> **The request**
Only the lines from the one containing "edge = door_width / 2" through the one containing "in imported if" are wanted. Give them again exactly, both ends included.

> **Raw data**

- - -

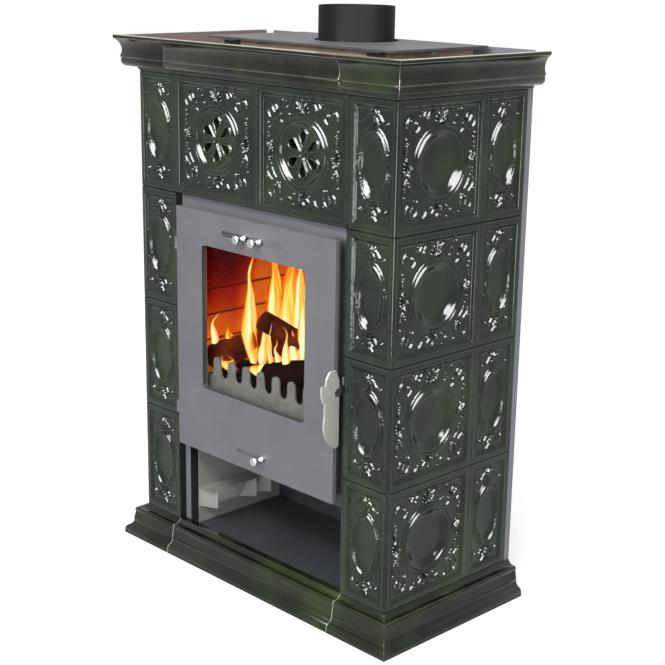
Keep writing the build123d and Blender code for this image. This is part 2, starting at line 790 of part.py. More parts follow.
def guides(x0, x1, z, slot_height):
    """Folded guides above and below a shutter, between the door's face and its inner frame."""
    reach = slot_height / 2 + shutter_lap + shutter_clear
    high = block(x0, x1, door_front + sheet, inner_front, z + reach, z + reach + sheet)
    low = block(x0, x1, door_front + sheet, inner_front, z - reach - sheet, z - reach)
    return high + low


def upper_travel():
    return upper_slot_length / 2 - upper_knob_x - stem_radius - stop_clear


def make_door():
    panel = door_sheet(door_outline(0), door_front, door_back)
    panel -= door_sheet(door_outline(sheet), door_front + sheet, door_back)
    panel += door_sheet(window_outline(sheet), door_front, collar_back)
    panel -= door_sheet(window_outline(0), door_front, collar_back)
    reach = upper_slot_length / 2 + shutter_lap + upper_travel()
    panel += guides(-reach, reach, upper_slot_z, upper_slot_height)
    reach = lower_slot_length + shutter_lap
    panel += guides(-reach, lower_slot_length, lower_slot_z, lower_slot_height)
    panel -= slot_cut(upper_slot_length, upper_slot_height, upper_slot_z)
    panel -= slot_cut(lower_slot_length, lower_slot_height, lower_slot_z)
    panel -= along_x(bolt_radius, door_width / 2 - sheet, door_width / 2)
    save("door_panel", panel)

    inner = door_sheet(door_outline(sheet), inner_front, door_back)
    inner -= door_sheet(window_outline(sheet), inner_front, door_back)
    seal_outer = door_outline(seal_inset)
    seal_inner = door_outline(seal_inset + seal_width)
    channel_end = door_back + channel_depth
    inner += door_sheet(door_outline(seal_inset - sheet) - seal_outer, door_back, channel_end)
    inner += door_sheet(seal_inner - door_outline(seal_inset + seal_width + sheet), door_back, channel_end)
    edge = window_width / 2 + glass_lap
    for z in (window_bottom + clip_inset, window_bottom + window_height - clip_inset - clip_height):
        clip = block(edge, edge + sheet, door_back, glass_back + sheet, z, z + clip_height)
        clip += block(edge - clip_lap, edge + sheet, glass_back, glass_back + sheet, z, z + clip_height)
        inner += clip + mirrored(clip)
    save("door_inner_frame", inner)

    seal_end = frame_front - seal_clear
    save("door_seal", door_sheet(seal_outer - seal_inner, door_back, seal_end))
    save("glass_tape", door_sheet(window_outline(sheet) - window_outline(0), collar_back, glass_front))
    save("door_glass", door_sheet(window_outline(glass_lap), glass_front, glass_back))


def knob(x, z):
    """Waisted knob on a stem through the door's slot, turned about the Y axis."""
    back = door_front + sheet + shutter_clear
    foot = door_front - knob_clear
    foot_end = foot - knob_foot_length
    neck = foot_end - knob_waist_length
    flare = neck - knob_flare_length
    head = flare - knob_head_length
    outline = Polyline(
        (0, back),
        (stem_radius, back),
        (stem_radius, foot),
        (knob_foot_radius, foot),
        (knob_foot_radius, foot_end),
        (knob_neck_radius, neck),
        (knob_head_radius, flare),
        (knob_head_radius, head + knob_edge),
        (knob_head_radius - knob_edge, head),
        (0, head),
        close=True,
    )
    return Pos(x, 0, z) * revolve(make_face(outline), Axis.Y)


def shutter(x0, x1, z, slot_height):
    front = door_front + sheet + shutter_clear
    reach = slot_height / 2 + shutter_lap
    return block(x0, x1, front, front + sheet, z - reach, z + reach)


def make_shutters():
    """Two upper shutters that part in the middle, and one lower shutter, each with its knob."""
    end = upper_slot_length / 2 + shutter_lap
    upper = shutter(shutter_clear, end, upper_slot_z, upper_slot_height) + knob(upper_knob_x, upper_slot_z)
    save_pair("upper_shutter", upper)
    end = lower_slot_length / 2 + shutter_lap
    lower = shutter(-end, end, lower_slot_z, lower_slot_height) + knob(lower_knob_x, lower_slot_z)
    save("lower_shutter", lower)


def upright(radius, z0, z1):
    """A cylinder on the hinge axis."""
    return Pos(hinge_x, hinge_y, (z0 + z1) / 2) * Cylinder(radius, z1 - z0)


def make_hinges():
    """Lift-off hinges: the pin stands on the frame's leaf and the door's knuckle drops over it."""
    for name, z in hinge_heights.items():
        fixed = upright(knuckle_radius, z - knuckle_length, z)
        fixed += block(
            hinge_x - plate / 2, hinge_x + plate / 2, hinge_y, frame_front, z - knuckle_length, z
        )
        fixed += upright(pin_radius, z - knuckle_length, z + knuckle_clear + knuckle_length)
        save(f"frame_hinge_{name}", fixed)
        low = z + knuckle_clear
        moving = upright(knuckle_radius, low, low + knuckle_length)
        moving += block(hinge_x, -door_width / 2, inner_front, door_back, low, low + knuckle_length)
        moving -= upright(pin_radius + pin_clear, low, low + knuckle_length)
        save(f"door_hinge_{name}", moving)


# ---- Handle ----
def along_x(radius, x0, x1):
    """A cylinder on the handle's pivot axis."""
    return Pos((x0 + x1) / 2, pivot_y, pivot_z) * Rot(0, 90, 0) * Cylinder(radius, x1 - x0)


def handle_outline():
    """Lever in front of the door's edge, with a rounded thumb tab at the pivot and a nose behind it."""
    front = door_front - handle_reach
    tab = front - tab_reach
    rear = door_back - side_clear
    nose = pivot_y + nose_reach
    top, bottom = pivot_z + handle_up, pivot_z - handle_down
    tab_top, tab_low = pivot_z + tab_height / 2, pivot_z - tab_height / 2
    waist = pivot_z - lever_waist
    return [
        SagittaArc((front + lever_round, top), (front, tab_top), -lever_top_bow),
        Line((front, tab_top), (tab, tab_top)),
        SagittaArc((tab, tab_top), (tab + tab_lean, tab_low), -tab_bow),
        Polyline((tab + tab_lean, tab_low), (front - lever_step, tab_low), (front - lever_step, waist)),
        SagittaArc((front - lever_step, waist), (front + 2 * lever_round, bottom), -lever_bow),
        Polyline(
            (front + 2 * lever_round, bottom),
            (rear, bottom + lever_foot),
            (rear, pivot_z - nose_half),
            (nose, pivot_z - nose_half),
            (nose, pivot_z + nose_half),
            (rear, pivot_z + nose_half),
            (rear, pivot_z + handle_up / 2),
            (rear - nose_half, top),
            (front + lever_round, top),
        ),
    ]


def make_handle():
    lever = extrude(Plane.YZ.offset(handle_x) * make_face(handle_outline()), amount=handle_thickness)
    lever -= along_x(bolt_radius + pin_clear, handle_x, handle_x + handle_thickness)
    save("door_handle", lever)

    edge = door_width / 2
    outer = handle_x + handle_thickness + side_clear
    keeper_low = pivot_z + nose_half + keeper_clear
    keeper = block(
        handle_x - side_clear, handle_x + handle_thickness + side_clear,
        frame_front - keeper_depth, frame_front, keeper_low, keeper_low + keeper_height,
    )
    save("handle_keeper", keeper)
    bolt = along_x(bolt_radius, edge - sheet, outer)
    bolt += along_x(collar_radius, edge, edge + collar_length)
    bolt += along_x(bolt_head_radius, outer, outer + bolt_head)
    save("handle_bolt", bolt)


make_plinth()
make_tiles()
make_cornice()
make_base_frame()
make_corner_posts()
make_back_panel()
make_front_frame()
make_store()
make_firebox()
make_firebricks()
make_hearth()
make_log_guard()
make_top()
make_door()
make_shutters()
make_hinges()
make_handle()
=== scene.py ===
"""Tiled stove: the finish of the glazed tiles, the painted steel and the fire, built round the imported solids."""
import math

import bmesh
import bpy
import numpy as np
from mathutils import Matrix, Vector, noise


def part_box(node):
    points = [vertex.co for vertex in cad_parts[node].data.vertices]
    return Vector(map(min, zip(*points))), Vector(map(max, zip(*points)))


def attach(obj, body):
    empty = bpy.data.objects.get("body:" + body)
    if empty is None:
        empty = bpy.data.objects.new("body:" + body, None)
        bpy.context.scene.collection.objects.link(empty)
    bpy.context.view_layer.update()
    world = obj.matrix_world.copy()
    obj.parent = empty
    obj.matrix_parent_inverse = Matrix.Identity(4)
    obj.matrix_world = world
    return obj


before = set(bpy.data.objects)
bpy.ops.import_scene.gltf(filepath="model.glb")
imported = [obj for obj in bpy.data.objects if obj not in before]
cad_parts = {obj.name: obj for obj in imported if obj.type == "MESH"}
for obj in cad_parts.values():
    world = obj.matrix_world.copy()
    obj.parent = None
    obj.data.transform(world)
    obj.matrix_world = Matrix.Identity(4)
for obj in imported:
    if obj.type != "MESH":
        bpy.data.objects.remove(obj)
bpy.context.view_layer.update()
MM = 0.001
WAVE = 2 * math.pi / 20  # metres between the lines of a wave texture of scale 1

# ---- Sizes, in millimetres ----
GRID = 1.3  # spacing of the points on a pressed tile face
HOLE_SNAP = 1.6 * GRID  # points this near to an opening's outline move onto it
SKIN_LIFT = 0.25  # the glaze lies this much proud of the tile's body
SKIN_BACK = 12.5  # depth of a face's closed back, inside the tile's wall
FACE_EDGE = 0.8  # a face ends this far from the tile's edge
ROUND_EDGE = 5.0  # rounding between a corner tile's two faces
ROW_EDGE = 1.6  # bevel above and below
WIDE_HALF = 104.0  # half the width of a corner tile's side face
VENT_HALF = 110.0  # the same of a vent tile
NARROW_HALF = 52.5  # the same of a half tile and of a corner tile's front
TILE_HALF = 106.0  # half the height of every tile
PANEL_DEPTH = 3.75
WIDE_RING = 64.6  # outer radius of the ring round the wide dish
VENT_RING = 64.2  # the same round the rosette
OVAL = (29.0, 53.0)  # half axes of the narrow dish
OVAL_RING = (-1.4, 9.4)  # where its ring starts and ends, from the oval outwards
STROKE_FULL = 2.0  # half width from which a stroke has its full height
WIDE_STROKE = 3.4  # height of the ornament's strokes
NARROW_STROKE = 3.2
PETAL_STROKE = 3.6
VENT_SPREAD = 1.03  # the vent tile's ornament is this much wider
PETALS = 6
PETAL_CENTRE = 31.0  # from the middle of the rosette
PETAL_RADIUS = 7.5  # of a petal's round end
PETAL_POINT = 20.0  # from the round end's centre in to the point
PETAL_INSET = 0.3  # the face's opening is this much smaller than the outline
RIM_OUT = 1.6  # the petals' rims run this far outside the outline
RIM_HALF = 2.3  # half width of such a rim
CREST_GAIN = 1.3  # crest per millimetre above the neighbours
JOINT_WIDTH = 1.4  # mortar between the lengths of the mouldings
JOINT_PROUD = 0.3
JOINT_INSET = 0.2  # the mortar's slice starts this far inside the length's end
WELD = 0.01  # points closer than this are one
EDGE_ROUND = 0.8  # rounding on the mouldings
MARGIN = 1.0  # a face this far inside a plane belongs to it
FRAME_CUT = -200.0  # painted shade: the front plate's cut edge left of this x is black
HANDLE_SHANK = -150.0  # painted shade: the handle behind this y is black
STORE_SHADE_FROM = (100.0, 80.0)  # painted shade: the store's sheets beyond this x or this y are dark
BRICK_COURSE = 47.5
KNIT_RIB = 6.9272  # twice as coarse as the real rope's, so that it shows
SPRAY_GRAIN = 1.2  # coarser than the real coat's, for the same reason
SPRAY_TOOTH = 0.03  # height of that grain
LOG_CRACKS, EMBER_CRACKS = 20.0, 14.0

# ---- Angles, in degrees ----
PETAL_ANGLE = 60.0  # between a petal's axis and the ends of its round part
FACE_CREASE = 50.0  # faces that meet at more than this make a sharp edge, on a tile
PIECE_CREASE = 40.0  # the same on logs and mortar
EMBER_CREASE = 60.0  # the same on the ember bed
FLAME_CREASE = 180.0  # a flame is smooth all over
EDGE_CREASE = 24.0  # an edge of the mouldings that turns more than this is rounded

# ---- Which way a face looks, as the share of its normal along an axis ----
SQUARE = 0.9  # from here on it looks along the axis
LEANING = 0.3  # from here on it leans that way
ACROSS = 0.5  # below this it looks across the axis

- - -

> **Written reply**
    edge = door_width / 2
    outer = handle_x + handle_thickness + side_clear
    keeper_low = pivot_z + nose_half + keeper_clear
    keeper = block(
        handle_x - side_clear, handle_x + handle_thickness + side_clear,
        frame_front - keeper_depth, frame_front, keeper_low, keeper_low + keeper_height,
    )
    save("handle_keeper", keeper)
    bolt = along_x(bolt_radius, edge - sheet, outer)
    bolt += along_x(collar_radius, edge, edge + collar_length)
    bolt += along_x(bolt_head_radius, outer, outer + bolt_head)
    save("handle_bolt", bolt)


make_plinth()
make_tiles()
make_cornice()
make_base_frame()
make_corner_posts()
make_back_panel()
make_front_frame()
make_store()
make_firebox()
make_firebricks()
make_hearth()
make_log_guard()
make_top()
make_door()
make_shutters()
make_hinges()
make_handle()
=== scene.py ===
"""Tiled stove: the finish of the glazed tiles, the painted steel and the fire, built round the imported solids."""
import math

import bmesh
import bpy
import numpy as np
from mathutils import Matrix, Vector, noise


def part_box(node):
    points = [vertex.co for vertex in cad_parts[node].data.vertices]
    return Vector(map(min, zip(*points))), Vector(map(max, zip(*points)))


def attach(obj, body):
    empty = bpy.data.objects.get("body:" + body)
    if empty is None:
        empty = bpy.data.objects.new("body:" + body, None)
        bpy.context.scene.collection.objects.link(empty)
    bpy.context.view_layer.update()
    world = obj.matrix_world.copy()
    obj.parent = empty
    obj.matrix_parent_inverse = Matrix.Identity(4)
    obj.matrix_world = world
    return obj


before = set(bpy.data.objects)
bpy.ops.import_scene.gltf(filepath="model.glb")
imported = [obj for obj in bpy.data.objects if obj not in before]
cad_parts = {obj.name: obj for obj in imported if obj.type == "MESH"}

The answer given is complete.